Двадцатого октября в МАММ прошла презентация книги Оксаны Гавришиной «Империя света: фотография как визуальная практика эпохи современности».
В предуведомлении к обсуждению было сказано, что морфологическую структуру этой книги составляют понятия: взаимодействие, интерес, теория, взгляд. Принятие такой структуры, действительно, позволяет почувствовать мотивацию различных фрагментов текста. Порой побудительным импульсом для этих статей служит желание взаимодействия с читателем, порой — исследовательский интерес, попытка извлечь из проблемы промежуточный ответ; порой текст представляет фрагменты теории (истории, средства, культуры), и наконец, в книге есть фрагменты, порождённые чистым рассматриванием, то есть, фрагменты, где текст является фиксацией, документацией наблюдения.
Говорить о визуальном опыте довольно затруднительно, особенно говорить на публике. То, о чём эта книга, — это попытка описать ту выгоду, которую современный человек может извлечь, наблюдая за тем, что определяет его тип или типы наблюдения. Эта книга настраивает на определённый род сосредоточенности. Читая текст и наблюдая за условиями видимости в которых оказался, понимаешь, например, что современного зрителя с художниками современного искусства порой роднит именно увлечение наблюдением за человеческим наблюдением (простите за неловкое удвоение). Например, одновременно с выходом в свет книги, о которой идёт речь, в московском ГЦСИ экспонируется выставка современного японского искусства. Видео документация, привлёкшая моё внимание на этой выставке (и, в моем случае, послужившая фоном для чтения текстов Оксаны Гавришиной), представляет нам, как художник рисует маркером карикатуры на экране телевизора, транслирующего новости.

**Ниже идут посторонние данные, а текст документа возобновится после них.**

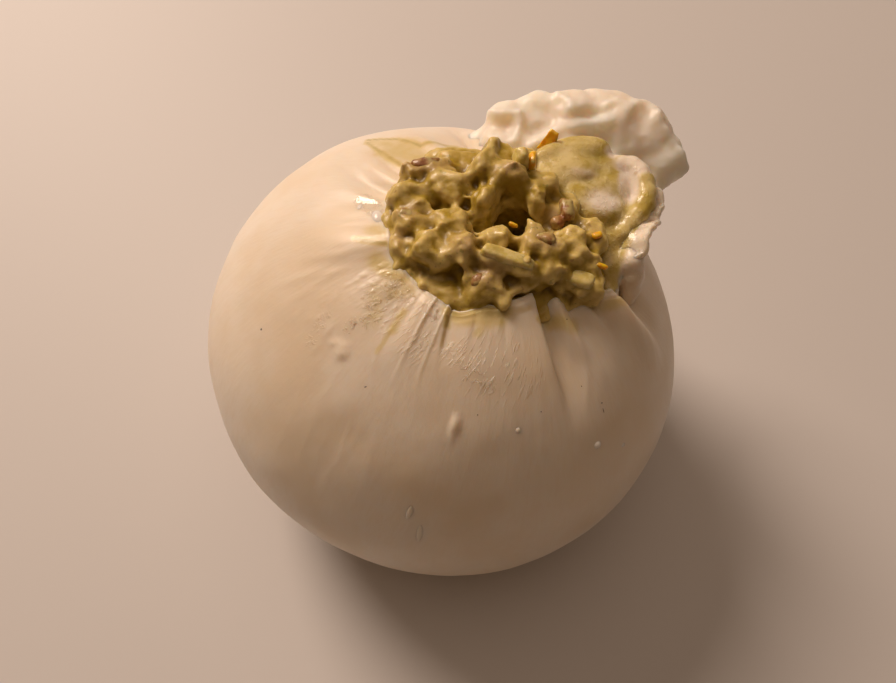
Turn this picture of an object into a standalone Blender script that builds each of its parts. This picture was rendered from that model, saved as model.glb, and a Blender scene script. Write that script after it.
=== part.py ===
"""A burrata that has been torn open at the top, standing on its own.

It is two solids: the pouch of stretched curd, with the torn collar that leans out of the opening and
the tied knot folded back behind it, and the pistachio cream that fills the pouch and heaps up out of it.

Units are metres and +Z is up. The origin is the middle of the flat spot that the ball has sagged onto.
The pouch is drawn round its own opening: theta is the angle from the opening's axis, and phi is the way
round that axis, 0 to the right, 90 to the back and -90 to the front.
"""

import math
import random

import bmesh
import bpy
import numpy as np
from mathutils import Euler, Matrix, Vector
from mathutils.bvhtree import BVHTree

# The ball at rest
WIDEST_HEIGHT = 0.030          # its widest level above the floor
WIDEST_RADIUS = 0.0491
RISE = 0.041                   # from the widest level up to where the top would close
SAG = 0.035                    # from the widest level down to where the bottom would close
SAG_POWER = 2.1                # above 2 the lower half is fuller than an ellipse
OVAL = 0.021                   # how much longer it is one way than across
OVAL_TURN = math.radians(-35.0)
SLUMP = 0.039                  # how much further it has slumped to one side than to the other
SLUMP_TURN = math.radians(173.0)

# The opening, off the middle of the top
OPENING_TILT = math.radians(13.0)
OPENING_TURN = math.radians(38.0)

# The wall of stretched curd
WALL = 0.0050                  # at the sides
LIP_WALL = 0.0028              # at the foot of the collar
WALL_REACH = 45.0              # degrees from the collar's foot to where the wall has its full thickness
EDGE_TAPER = 0.25              # share of its thickness that the collar loses towards its torn edge
EDGE_BULGE = 0.8               # how far the torn edge bulges, as a share of half its thickness
FLOOR = 0.0060                 # under the filling
GAP = 0.0005                   # between the wall and the filling
LIP_GAP = 0.0013               # between the torn edge and the filling, which shrinks away from it
BOTTOM_ANGLE = 158.0           # theta where the outer face starts, under the cut that makes it flat
FLOOR_ANGLE = 150.0            # theta where the inner face ends, on the flat floor

# How finely the solids are divided
SEGMENTS = 88                  # round the pouch
SIDE_RINGS = 20                # from under the ball up to the foot of the collar
COLLAR_RINGS = 5
INNER_RINGS = 6
SIDE_CROWDING = 1.6            # above 1, the rings crowd towards the opening
INNER_CROWDING = 1.2
BEND_STEPS = 24                # straight steps that make up the collar's bend
CREAM_SEGMENTS = SEGMENTS // 2  # round the filling, every other one in line with the pouch's
CREAM_TOP_RINGS = 9

# Round the opening, as (phi in degrees, value): where the collar starts, how long the torn skin is
# from there, and how far it turns out of the ball's surface, 90 being upright and more leaning outwards
FOOT_ANGLE = [(-161, 27.5), (-148, 29.0), (-134, 29.4), (-122, 29.8), (-114, 30.0), (-108, 30.4), (-92, 27.5),
              (-79, 26.0), (-66, 25.0), (-61, 28.0), (-54, 27.0), (-44, 29.0), (-35, 30.5), (-28, 32.5),
              (-21, 36.0), (0, 36.0), (40, 35.0), (70, 33.0), (95, 30.0), (117, 27.0), (150, 26.5)]
COLLAR_LENGTH = [(-161, 0.0012), (-140, 0.0014), (-114, 0.0018), (-107, 0.0018), (-92, 0.0022),
                 (-67, 0.0024), (-62, 0.0016), (-50, 0.0020), (-34, 0.0020), (-28, 0.0020),
                 (-22, 0.0034), (-18, 0.0070), (-14, 0.0106), (-8, 0.0116), (-4, 0.0118), (0, 0.0127),
                 (4, 0.0139), (8, 0.0144), (14, 0.0142), (22, 0.0134), (30, 0.0118), (36, 0.0100),
                 (43, 0.0108), (51, 0.0100), (60, 0.0070), (72, 0.0034), (86, 0.0020), (100, 0.0014),
                 (130, 0.0012)]
COLLAR_TURN = [(-161, 4), (-114, 6), (-92, 8), (-70, 16), (-60, 10), (-36, 26), (-28, 36),
               (-22, 66), (-18, 96), (-13, 98), (-8, 88), (-4, 92), (0, 102), (4, 124), (12, 128),
               (22, 126), (32, 116), (43, 116), (60, 100), (80, 50), (115, 6), (135, 4)]

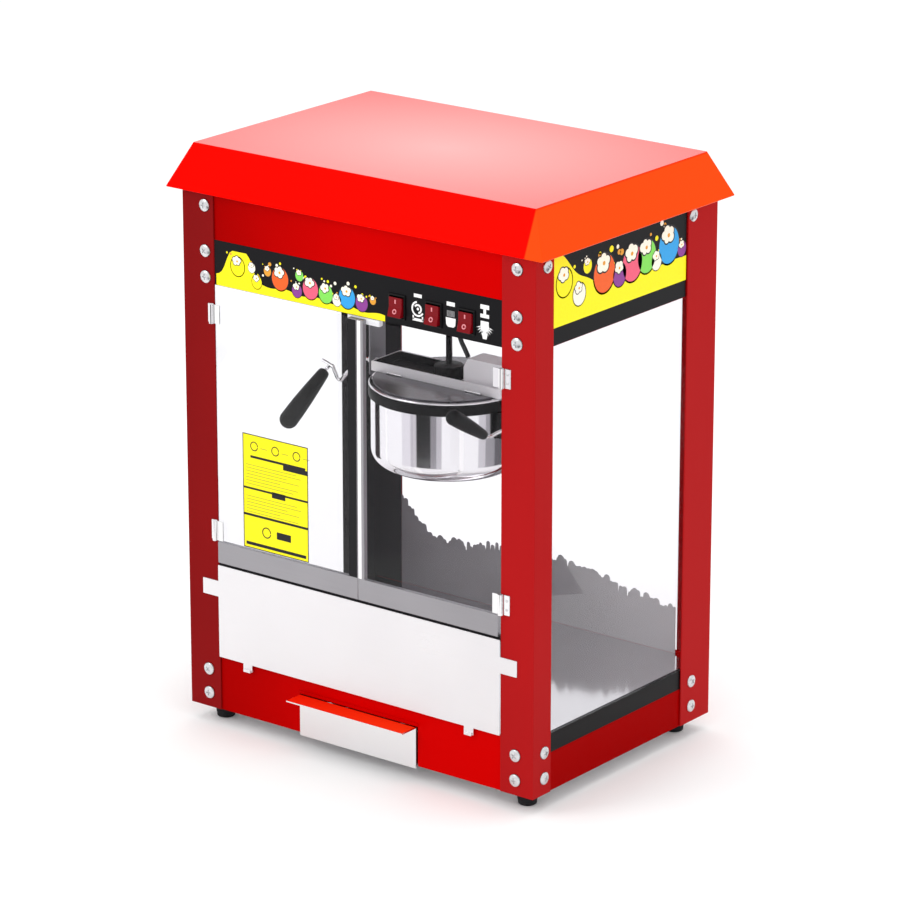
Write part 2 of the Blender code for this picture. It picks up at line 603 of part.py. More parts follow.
def make_lever(side, route, grip_end):
    """A bent steel rod from a trunnion pin and the tapered grip on its end."""
    tube(f"lever_{side}_rod", route, LEVER_ROD_RADIUS, "polished_steel", "kettle")
    start, end = Vector(route[-1]), Vector(grip_end)
    direction = (end - start).normalized()
    length = (end - start).length
    first = GAP * 3
    profile = [(0.0, first), (0.0065, first), (0.0080, first + 0.002)]
    profile += [(0.0080 + 0.0040 * share, first + length * share * 0.84) for share in (0.3, 0.6, 1.0)]
    profile += [(0.0113, length * 0.93), (0.0085, length * 0.98), (0.0, length)]
    grip = lathe(f"lever_{side}_grip", profile, start, "black_plastic", "kettle", segments=20)
    grip.rotation_mode = "QUATERNION"
    grip.rotation_quaternion = direction.to_track_quat("Z", "Y")


def make_levers():
    """The left lever hangs beside the kettle; the right one reaches forward past it."""
    y, z = TILT_AXIS[1:]
    left = [(-PIN_END - 4 * GAP, y, z), (-0.127, y, 0.4455), (-0.134, -0.008, 0.432), (-0.146, -0.010, 0.4285),
            (-0.161, -0.012, 0.4140), (-0.167, -0.013, 0.4230), (-0.174, -0.0115, 0.4300), (-0.180, -0.0136, 0.4252),
            (-0.180, -0.017, 0.4230)]
    make_lever("left", left, (-0.180, -0.096, 0.372))
    right = [(PIN_END + 4 * GAP, y, z), (0.127, y, 0.4455), (0.130, -0.014, 0.430), (0.128, -0.040, 0.420),
             (0.125, -0.067, 0.4160), (0.125, -0.0888, 0.4159), (0.125, -0.093, 0.4185)]
    make_lever("right", right, (0.125, -0.160, 0.4600))


def make_lead():
    """The heater's lead, from the ceiling to the terminal cover."""
    route = [(0.0370, -0.010, 0.4795), (0.0315, -0.010, 0.488), (0.0262, -0.010, 0.4966), (0.0225, -0.010, 0.507),
             (0.0215, -0.010, 0.520), (0.0245, -0.008, 0.533), (0.0320, -0.003, 0.545), (0.0430, 0.006, 0.556),
             (0.0530, 0.015, 0.569), (0.0600, 0.022, 0.583), (0.0620, 0.024, 0.5992)]
    tube("kettle_lead", route, LEAD_RADIUS, "cable_sheath", "cabinet", smoothing=1)


def main():
    clear_scene()
    make_paints()
    make_groups()
    make_posts()
    make_roof()
    make_headers()
    make_control_panel()
    make_base()
    make_feet()
    make_panes()
    make_lamp()
    make_inlet()
    make_door("left")
    make_door("right")
    make_flap()
    make_drawer()
    make_hanger()
    make_drive()
    make_pot()
    make_crossbar()
    make_lids()
    make_agitator()
    make_levers()
    make_lead()


main()
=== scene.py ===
"""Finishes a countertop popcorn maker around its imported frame: enamelled sheets, printed strips, switches,
doors, polished kettle, levers, lead, screws and a plain studio."""

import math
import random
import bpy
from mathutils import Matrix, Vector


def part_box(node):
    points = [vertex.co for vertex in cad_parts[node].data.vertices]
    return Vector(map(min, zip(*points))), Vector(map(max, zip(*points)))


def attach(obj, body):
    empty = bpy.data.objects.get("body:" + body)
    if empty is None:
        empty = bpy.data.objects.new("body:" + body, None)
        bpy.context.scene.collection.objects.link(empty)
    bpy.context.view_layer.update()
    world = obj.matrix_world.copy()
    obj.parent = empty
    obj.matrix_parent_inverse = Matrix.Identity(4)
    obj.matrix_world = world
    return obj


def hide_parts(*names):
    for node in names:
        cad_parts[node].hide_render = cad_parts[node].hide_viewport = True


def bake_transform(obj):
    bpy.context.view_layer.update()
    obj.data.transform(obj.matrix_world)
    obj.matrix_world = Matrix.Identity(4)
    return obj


bl_info = {
    "name": "Popcorn Maker Finish",
    "version": (1, 0, 0),
    "blender": (4, 5, 0),
    "location": "View3D > Sidebar > Popcorn Maker",
    "description": "Builds the visible pieces and finishes of a countertop popcorn maker",
    "category": "Object",
}

import bmesh
import bpy
from bpy.props import FloatProperty, PointerProperty, StringProperty
from mathutils import Matrix, Vector

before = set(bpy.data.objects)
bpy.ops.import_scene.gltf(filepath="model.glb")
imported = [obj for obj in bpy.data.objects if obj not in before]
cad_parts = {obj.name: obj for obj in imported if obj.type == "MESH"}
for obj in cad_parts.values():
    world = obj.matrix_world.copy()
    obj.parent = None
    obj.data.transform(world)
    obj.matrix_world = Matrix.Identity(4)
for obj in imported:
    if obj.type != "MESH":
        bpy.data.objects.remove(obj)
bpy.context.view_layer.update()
MM = 0.001

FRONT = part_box("post_front_left")[0][1]
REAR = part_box("post_rear_left")[1][1]
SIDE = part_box("post_front_right")[1][0]
MIDDLE_Y = (FRONT + REAR) / 2
SHEET_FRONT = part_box("control_panel")[0][1]
SHEET_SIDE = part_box("side_header_right")[1][0]
DECK_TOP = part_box("deck")[1][2]
CORNERS = ((-1, -1), (1, -1), (1, 1), (-1, 1))
SIDES = (("left", -1), ("right", 1))
MERGE = 0.00001
INK = 0.00012
ORANGE_PEEL = 1.6 * MM
FILM_SEED = 11
FRONT_STRIP_SEED = 3
SIDE_STRIP_SEED = 5
SIDE_STRIP_TOP = 0.6750
SCREW_RADIUS = 0.0078
SCREW_HEIGHT = 0.0032
FACE_SCREWS = (0.659, 0.603, 0.571, 0.070, 0.039)
SIDE_SCREWS = (0.662, 0.073, 0.041)
ROCKER_TILT = math.radians(8)
PIVOT_HEIGHT = 0.447
CARD_CENTRE = (0.03, MIDDLE_Y - 0.09)
CARD_NEAR, CARD_FAR = 0.85, 2.4
CAMERA_TARGET = (0.0012, MIDDLE_Y, 0.3527)
LIGHT_TARGET = (0, 0, 0.45)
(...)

Стирая и вновь схематично или гротескно обводя телевизионное изображение, художник обнаруживает ограниченность его метода, его возможностей. Наша способность осмыслять то, что транслируют масс. медиа, оказывается недостаточной, когда мы оказываемся в условиях непрерывного, текущего новостного потока. И только начав размышлять о том, что позволяет мне видеть или что позволяет нам видеть (волны, записывающая техника, транслирующие устройства, электричество), и из каких режимов в какие мы совершаем переводы (в случае с этим художником телевизионная трансляция и зарисовки карикатуриста), мы можем увидеть хотя бы те несводимые, трудные, исторически отстоящие друг от друга формы, предлагающие современному человеку слоистую, множественно опосредованную реальность. Не излагая основные тезисы автора об эпохи современности и роли фотографического изображения в культуре этой эпохи, попытаюсь все же представить объект этого исследования.
В книге речь идёт о культуре зрения, о её устройстве, о её трансформации в период 1830-1970-х годов.
Интересно, что драматические отношения между этими уровнями значений не устранимы, это и есть причина того, что фотографическое изображение не может исчерпать своего потенциала. Описание перевода между этими уровнями значений автор книги демонстрирует и представляет, как увлекательную исследовательскую задачу.
В книге сосуществует множество проблемных полей, о чем говорилось участниками презентации в МАММ. Она провоцирует обсуждение. Конкретные случаи (серии Уокера Эванса, Ральфа Юджина Митьярда, фотографии Альфреда Стиглица, Станиониса, Дэвида Атти, тексты Елены Петровской) предъявляются читателю и исследователю не как готовые канонические изображения и тексты, а как позиции в дискуссии. Центральные для гуманитарного знания второй половины XX века спорные понятия: телесность (тело), свидетельство (свидетель), повседневность (обыденное, заурядное), сакральное (миф) обсуждаются в книге с фотографами, которые зафиксировали свой опыт, свои эксперименты, свои исследования в фотографических документах.
Размышляя о прагматике текста «Империя света», опубликованного в серии издательства НЛО «Очерки визуальности», на ум приходят, по крайней мере, три рода деятельности, где этот текст мог бы серьёзно пригодиться. Если следовать одному из тезисов этого исследования и полагать, что практика фотографирования фиксирует смену условий зримости, то можно представить себе, что одной из задач музея медиа (такого как МАММ или любого другого) могла бы стать музеефикация и экспонирование этих условий. То есть можно представить, что через работу музея культурная история ХХ века была бы осмыслена публикой как смена визуальных культур. С другой стороны, для российского контекста гуманитарных исследований, эта публикация предлагает различные основания, на которых видео и фото документы могли бы войти в работу историков не как иллюстрации больших нарративов, а как теоретический объект, то есть теория истории, кодифицированная особым образом. И, наконец, открытие некоторых фотографических серий, архивов, собраний, о которых ведётся речь в этой книге, помогает историкам повседневности, антропологам, социологам приобрести крайне интересные теоретические рамки для исследования российской и американской культуры ушедшего столетия. Мне как исследователю советского и постсоветского контекстов культуры это приобретение очень ценно.